You can be thankful that we orbit a placid, main sequence, yellow dwarf star. Astronomers recently spied a massive superflare on a diminutive star, a powerful, radiation spewing event that you wouldn't want to witness up close.
The 'star' was ULAS J224940.13-011236.9, an L-type sub-stellar brown dwarf near the Aquarius-Pisces border. The cumbersome, phone number-style name comes from the UKIDSS Large Area Survey (ULAS) study hunting for dwarf stars, plus the object's position in the sky in right ascension and declination.
Located 248 light-years distant, ULAS J2249-0112 (for short) weighs in at just around 15 Jupiter masses, with a radius about a 1/10th that of our Sun; any tinier, and it wouldn't even rank as a sub-stellar brown dwarf.
The action began on the night of August 13, 2017, as the Next Generation Transit Survey (NGTS) was scouring the sky for exoplanets. Based at the Paranal Observatory complex in the Atacama desert, NGTS is a wide-field survey with 12 telescopes, imaging a 96 square degree swath of sky once every 13 seconds on the hunt for transiting exoplanets.
While these sorts of transit events feature tiny changes in brightness, what ULAS J2249-0112 produced was anything but. The faint +24.5th magnitude dwarf briefly flared up over 10 magnitudes in brightness for 9.5 minutes, reaching a peak magnitude of +14. That's a change of brightness of 10,000-fold.
"NGTS has tens to hundreds of thousands of stars in its field of view at any one time, which gives us the same amount of light curves," James Jackman (Warwick University) told Universe Today.
"So, along with searching for planets in this data we can search for other astrophysical events, such as stellar flares."
This brilliant white light flare was over 10 times brighter and more powerful than anything witnessed on our Sun. The Great Carrington superflare of 1859, for example, unleashed a powerful flare that set telegraph offices aflame and sent colorful auroral displays as far south as the Caribbean.
The 2017 exoflare would have registered as an X-100 class event, were it to have occurred on our Sun.
"As the star is so faint, we could only see it when it was flaring," says Jackman.
"So, most of our light curve sits at a count rate of zero. Then when the flare occurs, it suddenly spiked up!"
The study was published in the April 2019 Monthly Notices of the Royal Astronomical Society: Letters.
This event shows that even tiny L-dwarfs can pack a big punch. Though larger, tempestuous red dwarfs are well known producers of flares, a flare on a smaller L-type brown dwarf is rare.
The 2017 event was only the sixth such event observed from a L-dwarf, and the second captured from the ground. Of these, the 2017 event was the most powerful such event observed thus far.
"Flares are produced through reconnection events in the magnetic fields of stars," says Jackman.
"The energy released is provided by the magnetic field, so a stronger field gives high energy flares. M stars in particular can have very strong magnetic fields, which results in high energy flares. We've observed that after a point as we go to smaller stars, they become less active.

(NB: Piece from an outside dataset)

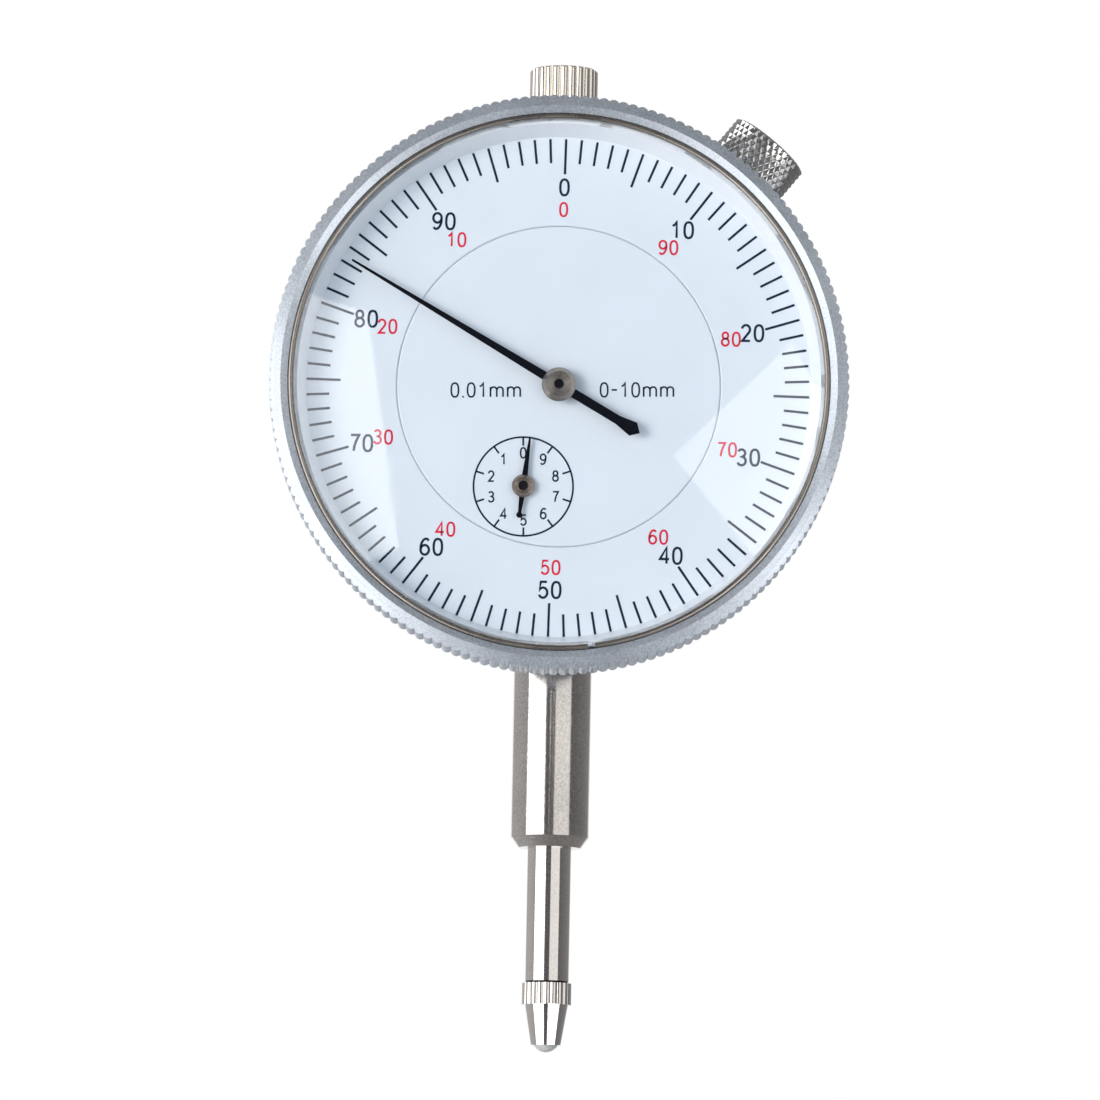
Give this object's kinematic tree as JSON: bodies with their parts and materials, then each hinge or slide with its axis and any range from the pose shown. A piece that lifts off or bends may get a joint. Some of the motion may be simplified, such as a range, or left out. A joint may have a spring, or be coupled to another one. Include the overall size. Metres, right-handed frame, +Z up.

"This corresponds with the magnetic field getting weaker, producing fewer high energy flares. The presence of a large flare on our incredibly small star is a bit puzzling, as it suggests that these tiny stars can hold vast amounts of energy in their magnetic fields after all."
The NGTS team continues to scour the data, looking for more superflares. The Transiting Exoplanet Survey Satellite (TESS) may also prove to be a treasure trove of such events, as it carries out its all-sky survey for nearby transiting exoplanets.
"We're currently running a dedicated survey to search for M and L dwarf flares in the NGTS dataset," says Jackman.
"Other groups are also targeting nearby bright stars to try and get information not just on flares themselves, but how they may be related to the quiescent behavior as well (e.g. starspots). It's a really exciting time to be in the field."
And of course, such a powerful superflare would be deadly to life as we know it. When it comes to life on planets orbiting red or brown dwarfs, the safest places are on the far hemisphere of a tidally locked world, or perhaps in a subsurface ocean, either of which would be protected from life-sterilizing radiation.
On the plus side, such stars are miserly, taking trillions of years to burn through the fusion cycle. (longer than the current age of the Universe) giving potential life on a planet orbiting a red or brown dwarf lots of time to evolve.
Though brown dwarfs cannot sustain traditional hydrogen fusion via the proton-proton chain of stellar nucleosynthesis, they can derive energy from some of the very first steps in the process via deuterium and lithium fusion.
And while we're witnessing such a massive superflare on a faraway star, our own star the Sun has been anything but active, as we approach another profound solar minimum between solar cycle #24 and #25 in late 2019 and 2020.
Be thankful we aren't subjected to such a punishing superflare like those emitted by smaller dwarf stars… it might just be why we evolved here in the first place.